Since model II behavior is seen as productive and model I as not, why would anyone consciously keep using the latter? It turns out that they do not. Argyris and coworkers have done much work to show that people claim they use (“espouse”) model II but that when situations are embarrassing or threatening, they revert to their unconscious programming (“theory‐in‐use”) that is almost always model I. In an earlier book, Argyris (1999, p. 316) has a clear definition of the difference between espoused theories and theories‐in‐use:

Espoused theories are produced in the mind/brain in the activity described as understanding in order to explain. The theories‐in‐use are produced in the mind/brain in the activity described as understanding to take action.

This distinction forms the basis for much of Argyris’s recent work. Espoused theories are seen in responses to questions, theories‐in‐use from observation, followed by inference and checking.

Why would people use a theory that looked at coldly and rationally would indicate that it would not be effective? To avoid embarrassment and threat says Argyris, but is it not embarrassing to fail and does failure not increase the threat to one’s security? Why do people fear embarrassment? Argyris never seems to ask this question. While Argyris is saying that model II is necessary for effective action, he does not define the values that an individual would have to hold in order to keep using model II as the theory‐in‐use in difficult situations. Rather, he looks at organizational interventions that could lead to internal commitment to organizational values. His approach is to work with an organization to identify gaps between behavior and the agreed upon organizational values and other objectives. Time and again, model I keeps getting in the way of closing the gap.
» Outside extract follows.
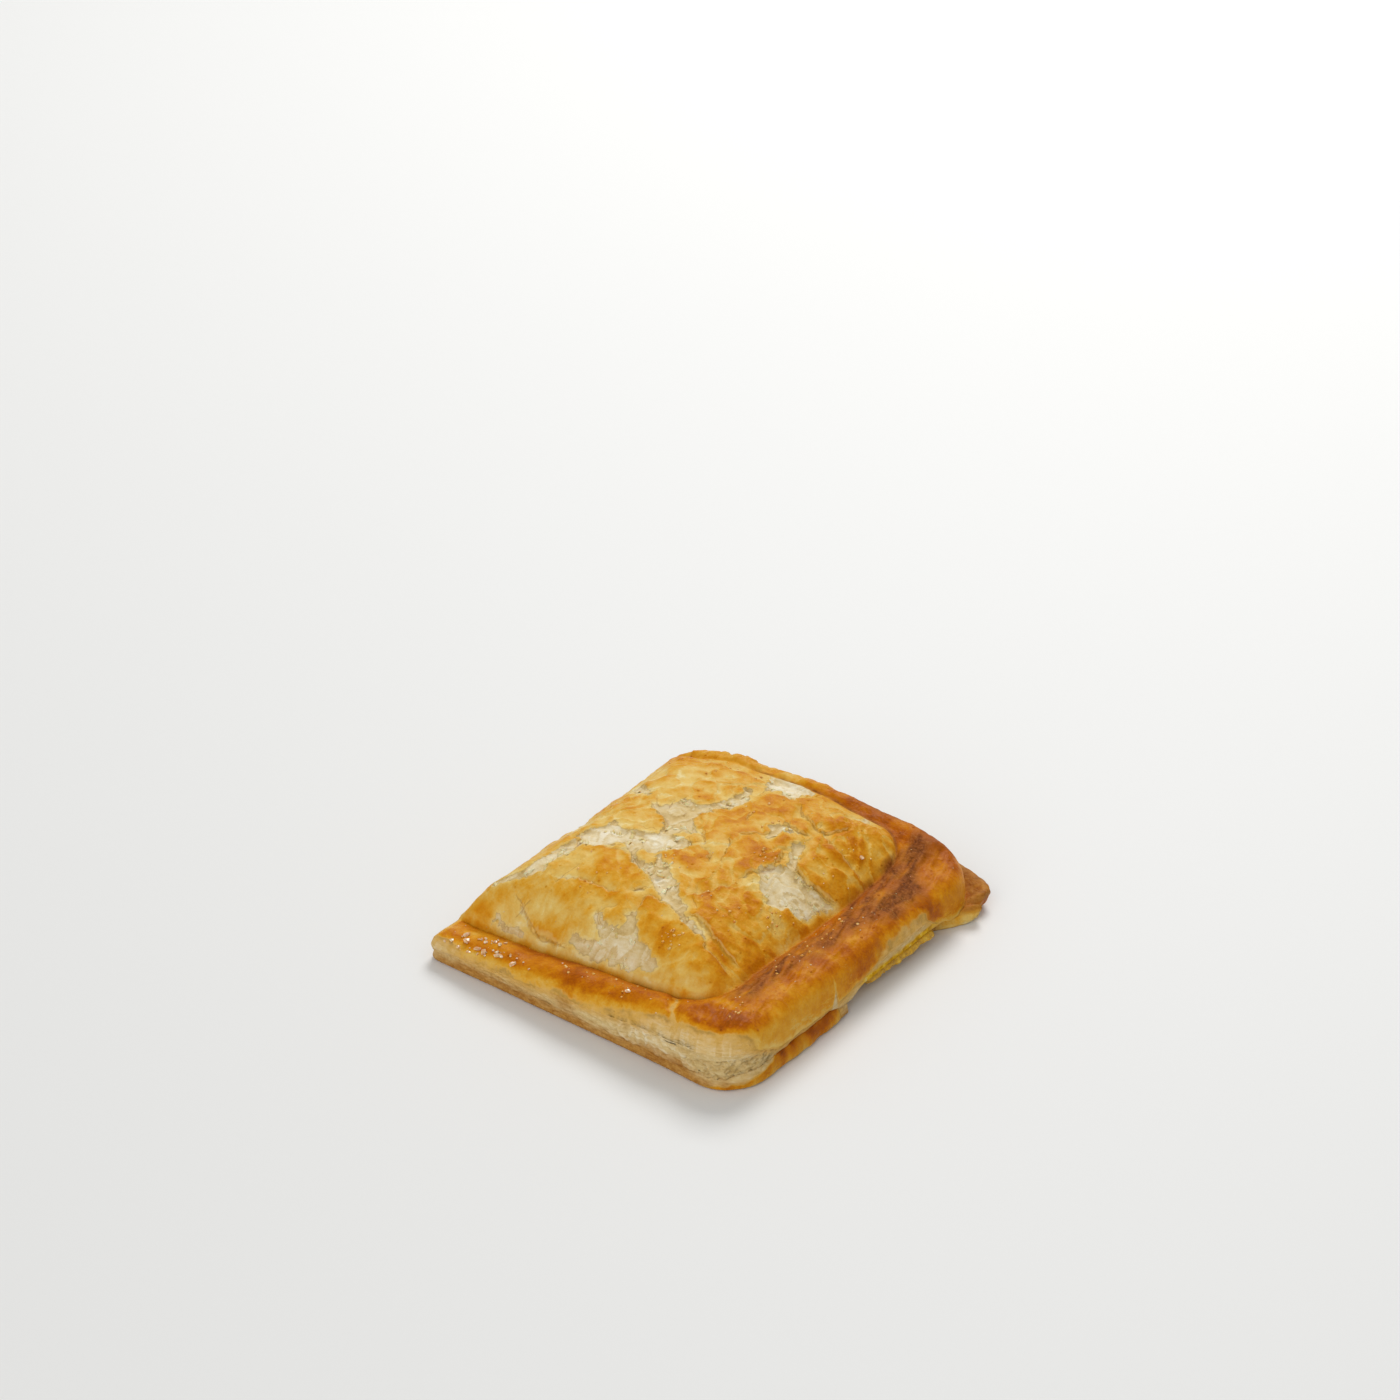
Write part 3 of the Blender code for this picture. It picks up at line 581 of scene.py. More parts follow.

The power of model I is that it works in the short term, in the here and now. However, it does not necessarily deliver the task, instead it delivers the emotional response that people seem to crave. This means that the individual controlled events unilaterally and “won” without experiencing any negative emotions. Why would anyone give this up? Argyris’s answer is because it does not work and he has supplied an alternative that does. His approach seems to be that model II works and can become the dominant theory‐in‐use through practice and continual monitoring of gaps between what is espoused and what is actually done. The danger is that this could become external motivation to a set formula and not the internal motivation that model II requires. He does not address the underlying reasons that might cause most people to switch models under embarrassing or threatening circumstances. It would appear that people have a “theory of fear” that determines at what point a situation becomes embarrassing or threatening and then which theory of action they use. This relationship is shown in Figure 1.

References

Argyris, C. (1999), On Organizational Learning II, 2nd ed., Blackwell, Oxford.

Covey, S.R. (1989), The Seven Habits of Highly Successful People, Simon & Schuster, New York, NY.

Shafritz, J.M. and Ott, J.S. (2001), Classics of Organizational Theory, 5th ed., Harcourt College Publishers, Orlando, FL.